## [Written exercise]
Reproduce the listing verbatim.

====== Dataset extract ======

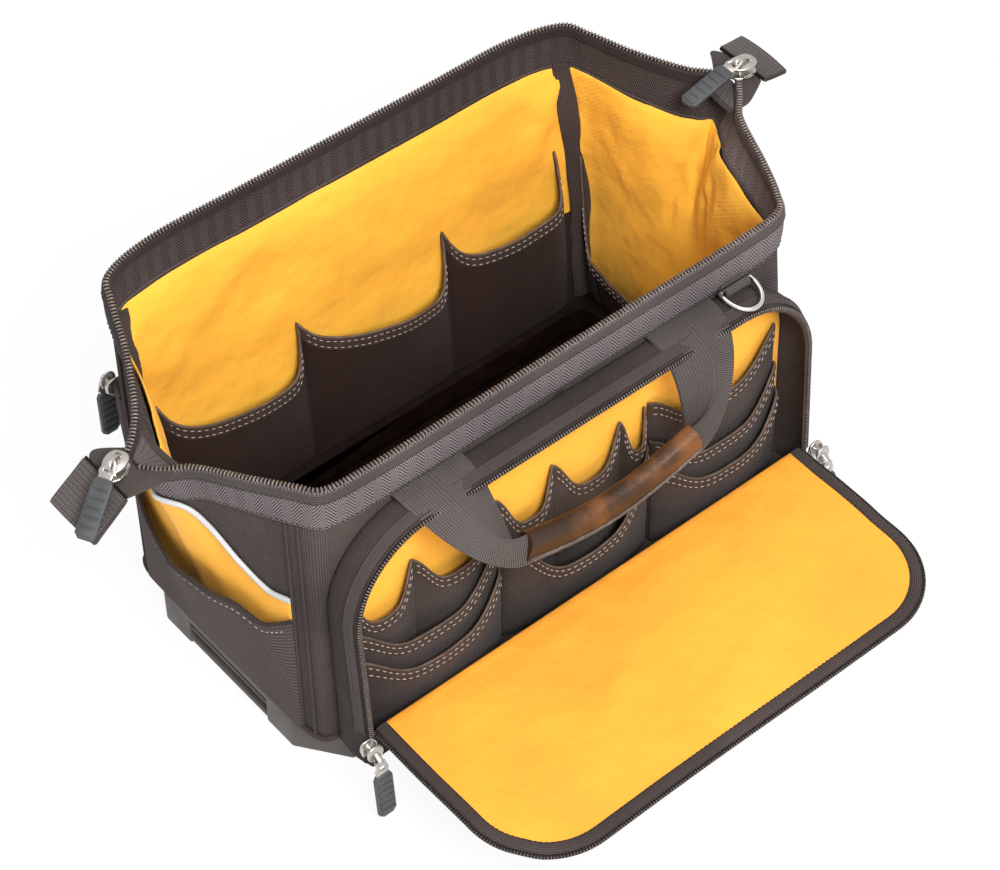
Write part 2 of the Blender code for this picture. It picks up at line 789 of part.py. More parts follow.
def end_hem(share):
    """Return the right end's inner pocket hem, high at both seams."""
    return blend(END_POCKET_HEM_LOW, END_POCKET_HEM_HIGH, abs(2 * share - 1) ** END_HEM_POWER)


def build_wall_pockets():
    """Add the outer side pockets with their backing, and the inner pockets."""
    for side, start, end in (
        ("right", FRONT_SEAM + SIDE_MARGIN, REAR_SEAM - SIDE_MARGIN),
        ("left", OUTLINE_COUNT - REAR_SEAM + SIDE_MARGIN, OUTLINE_COUNT - FRONT_SEAM - SIDE_MARGIN),
    ):
        places = spaced(start, end, 15)
        near = []
        far = []
        for row in spaced(0.0, 1.0, 5):
            tops = [side_piping((place - start) / (end - start)) for place in places]
            heights = [blend(TRAY_HEIGHT + 2 * GAP, top, row) for top in tops]
            outside = SEWN_GAP + SIDE_BACKING_THICKNESS
            near.append([wall_at_height(place, height, SEWN_GAP) for place, height in zip(places, heights)])
            far.append([wall_at_height(place, height, outside) for place, height in zip(places, heights)])
        slab(side + "_side_backing", near, far, fabric("side_backing", YELLOW))
        wall_pocket(
            side + "_side_pocket",
            (start, end),
            14,
            side_hem,
            SEWN_GAP + SIDE_BACKING_THICKNESS + GAP,
            SIDE_POCKET_THICKNESS,
            SIDE_POCKET_BULGE,
            SIDE_SWELL_POWER,
            fabric("side_pocket_cloth"),
        )
    inside = -WALL_THICKNESS - GAP - LINING_THICKNESS - SEWN_GAP
    seams = tuple(REAR_CENTRE + place for place in INNER_SEAM_PLACES)
    cloth = fabric("pouch_cloth")
    swelling = (INNER_BULGE, INNER_SWELL_POWER)
    wall_pocket("rear_inner_pocket", seams, 6, inner_hem, inside, INNER_THICKNESS, *swelling, cloth)
    seams = (FRONT_SEAM + SIDE_MARGIN, REAR_SEAM - SIDE_MARGIN)
    swelling = (END_POCKET_BULGE, END_SWELL_POWER)
    wall_pocket("end_inner_pocket", seams, 14, end_hem, inside, INNER_THICKNESS, *swelling, cloth)


def build_tray():
    """Add the moulded base tray, with corner feet and a grip slot in each end."""
    long_edge = TRAY_HALF_LENGTH - TRAY_CHAMFER_ALONG
    short_edge = TRAY_HALF_DEPTH - TRAY_CHAMFER_ACROSS
    outline = (
        (-long_edge, -TRAY_HALF_DEPTH),
        (long_edge, -TRAY_HALF_DEPTH),
        (TRAY_HALF_LENGTH, -short_edge),
        (TRAY_HALF_LENGTH, short_edge),
        (long_edge, TRAY_HALF_DEPTH),
        (-long_edge, TRAY_HALF_DEPTH),
        (-TRAY_HALF_LENGTH, short_edge),
        (-TRAY_HALF_LENGTH, -short_edge),
    )
    moulded = material("moulded_base", MOULDED, 0.5)
    tray = prism("base_tray", [(x, y, 0) for x, y in outline], Vector((0, 0, TRAY_HEIGHT)), moulded)
    tub_x = TRAY_HALF_LENGTH - TRAY_RIM_END
    tub_y = TRAY_HALF_DEPTH - TRAY_RIM_SIDE
    cut(tray, "tub", (-tub_x, -tub_y, TRAY_FLOOR), (tub_x, tub_y, TRAY_HEIGHT + OVERRUN))
    slot_half = GRIP_SLOT_HALF_WIDTH
    for side, low_x, high_x in (
        ("left", -TRAY_HALF_LENGTH - OVERRUN, -TRAY_HALF_LENGTH + GRIP_SLOT_DEPTH),
        ("right", TRAY_HALF_LENGTH - GRIP_SLOT_DEPTH, TRAY_HALF_LENGTH + OVERRUN),
    ):
        cut(tray, side + "_slot", (low_x, -slot_half, GRIP_SLOT_LOW), (high_x, slot_half, GRIP_SLOT_HIGH))
        cut(tray, side + "_notch", (low_x, -slot_half, -OVERRUN), (high_x, slot_half, FOOT_RISE))
    half_run = long_edge - FOOT_LENGTH
    for side, low_y, high_y in (
        ("front", -TRAY_HALF_DEPTH - OVERRUN, -TRAY_HALF_DEPTH + FOOT_DEPTH),
        ("rear", TRAY_HALF_DEPTH - FOOT_DEPTH, TRAY_HALF_DEPTH + OVERRUN),
    ):
        cut(tray, side + "_notch", (-half_run, low_y, -OVERRUN), (half_run, high_y, FOOT_RISE))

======

## [Solution for this problem]
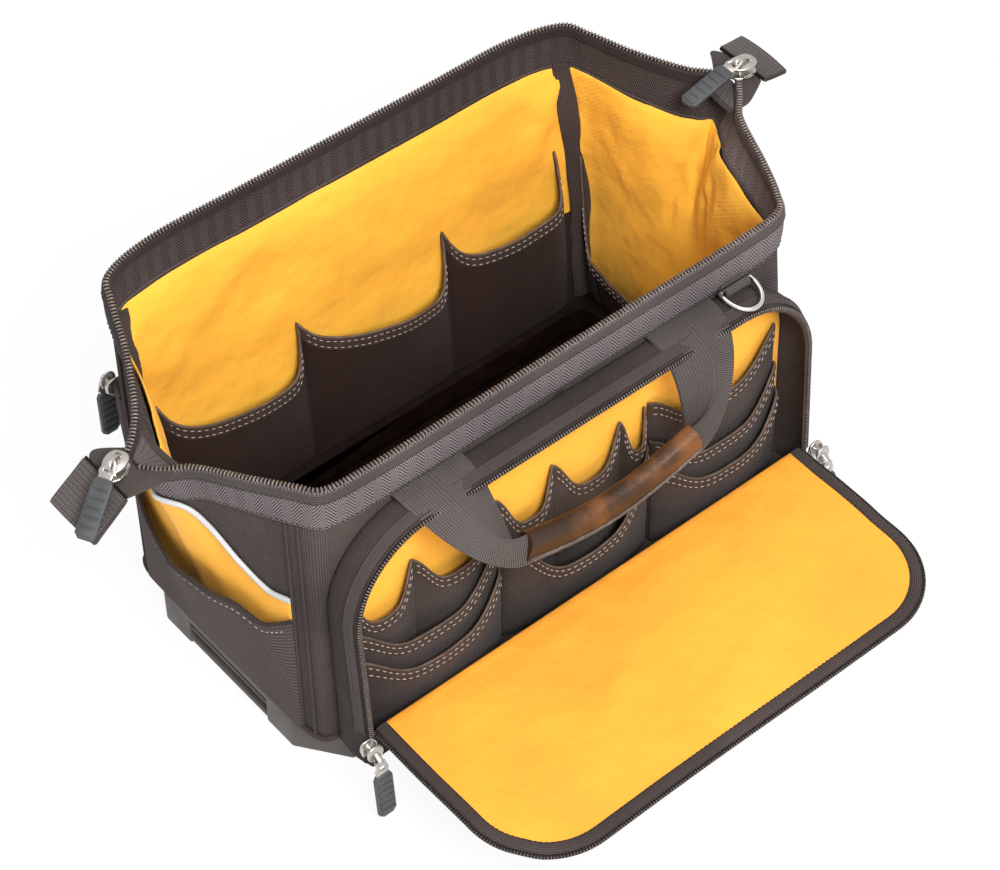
Write part 2 of the Blender code for this picture. It picks up at line 789 of part.py. More parts follow.
def end_hem(share):
    """Return the right end's inner pocket hem, high at both seams."""
    return blend(END_POCKET_HEM_LOW, END_POCKET_HEM_HIGH, abs(2 * share - 1) ** END_HEM_POWER)


def build_wall_pockets():
    """Add the outer side pockets with their backing, and the inner pockets."""
    for side, start, end in (
        ("right", FRONT_SEAM + SIDE_MARGIN, REAR_SEAM - SIDE_MARGIN),
        ("left", OUTLINE_COUNT - REAR_SEAM + SIDE_MARGIN, OUTLINE_COUNT - FRONT_SEAM - SIDE_MARGIN),
    ):
        places = spaced(start, end, 15)
        near = []
        far = []
        for row in spaced(0.0, 1.0, 5):
            tops = [side_piping((place - start) / (end - start)) for place in places]
            heights = [blend(TRAY_HEIGHT + 2 * GAP, top, row) for top in tops]
            outside = SEWN_GAP + SIDE_BACKING_THICKNESS
            near.append([wall_at_height(place, height, SEWN_GAP) for place, height in zip(places, heights)])
            far.append([wall_at_height(place, height, outside) for place, height in zip(places, heights)])
        slab(side + "_side_backing", near, far, fabric("side_backing", YELLOW))
        wall_pocket(
            side + "_side_pocket",
            (start, end),
            14,
            side_hem,
            SEWN_GAP + SIDE_BACKING_THICKNESS + GAP,
            SIDE_POCKET_THICKNESS,
            SIDE_POCKET_BULGE,
            SIDE_SWELL_POWER,
            fabric("side_pocket_cloth"),
        )
    inside = -WALL_THICKNESS - GAP - LINING_THICKNESS - SEWN_GAP
    seams = tuple(REAR_CENTRE + place for place in INNER_SEAM_PLACES)
    cloth = fabric("pouch_cloth")
    swelling = (INNER_BULGE, INNER_SWELL_POWER)
    wall_pocket("rear_inner_pocket", seams, 6, inner_hem, inside, INNER_THICKNESS, *swelling, cloth)
    seams = (FRONT_SEAM + SIDE_MARGIN, REAR_SEAM - SIDE_MARGIN)
    swelling = (END_POCKET_BULGE, END_SWELL_POWER)
    wall_pocket("end_inner_pocket", seams, 14, end_hem, inside, INNER_THICKNESS, *swelling, cloth)


def build_tray():
    """Add the moulded base tray, with corner feet and a grip slot in each end."""
    long_edge = TRAY_HALF_LENGTH - TRAY_CHAMFER_ALONG
    short_edge = TRAY_HALF_DEPTH - TRAY_CHAMFER_ACROSS
    outline = (
        (-long_edge, -TRAY_HALF_DEPTH),
        (long_edge, -TRAY_HALF_DEPTH),
        (TRAY_HALF_LENGTH, -short_edge),
        (TRAY_HALF_LENGTH, short_edge),
        (long_edge, TRAY_HALF_DEPTH),
        (-long_edge, TRAY_HALF_DEPTH),
        (-TRAY_HALF_LENGTH, short_edge),
        (-TRAY_HALF_LENGTH, -short_edge),
    )
    moulded = material("moulded_base", MOULDED, 0.5)
    tray = prism("base_tray", [(x, y, 0) for x, y in outline], Vector((0, 0, TRAY_HEIGHT)), moulded)
    tub_x = TRAY_HALF_LENGTH - TRAY_RIM_END
    tub_y = TRAY_HALF_DEPTH - TRAY_RIM_SIDE
    cut(tray, "tub", (-tub_x, -tub_y, TRAY_FLOOR), (tub_x, tub_y, TRAY_HEIGHT + OVERRUN))
    slot_half = GRIP_SLOT_HALF_WIDTH
    for side, low_x, high_x in (
        ("left", -TRAY_HALF_LENGTH - OVERRUN, -TRAY_HALF_LENGTH + GRIP_SLOT_DEPTH),
        ("right", TRAY_HALF_LENGTH - GRIP_SLOT_DEPTH, TRAY_HALF_LENGTH + OVERRUN),
    ):
        cut(tray, side + "_slot", (low_x, -slot_half, GRIP_SLOT_LOW), (high_x, slot_half, GRIP_SLOT_HIGH))
        cut(tray, side + "_notch", (low_x, -slot_half, -OVERRUN), (high_x, slot_half, FOOT_RISE))
    half_run = long_edge - FOOT_LENGTH
    for side, low_y, high_y in (
        ("front", -TRAY_HALF_DEPTH - OVERRUN, -TRAY_HALF_DEPTH + FOOT_DEPTH),
        ("rear", TRAY_HALF_DEPTH - FOOT_DEPTH, TRAY_HALF_DEPTH + OVERRUN),
    ):
        cut(tray, side + "_notch", (-half_run, low_y, -OVERRUN), (half_run, high_y, FOOT_RISE))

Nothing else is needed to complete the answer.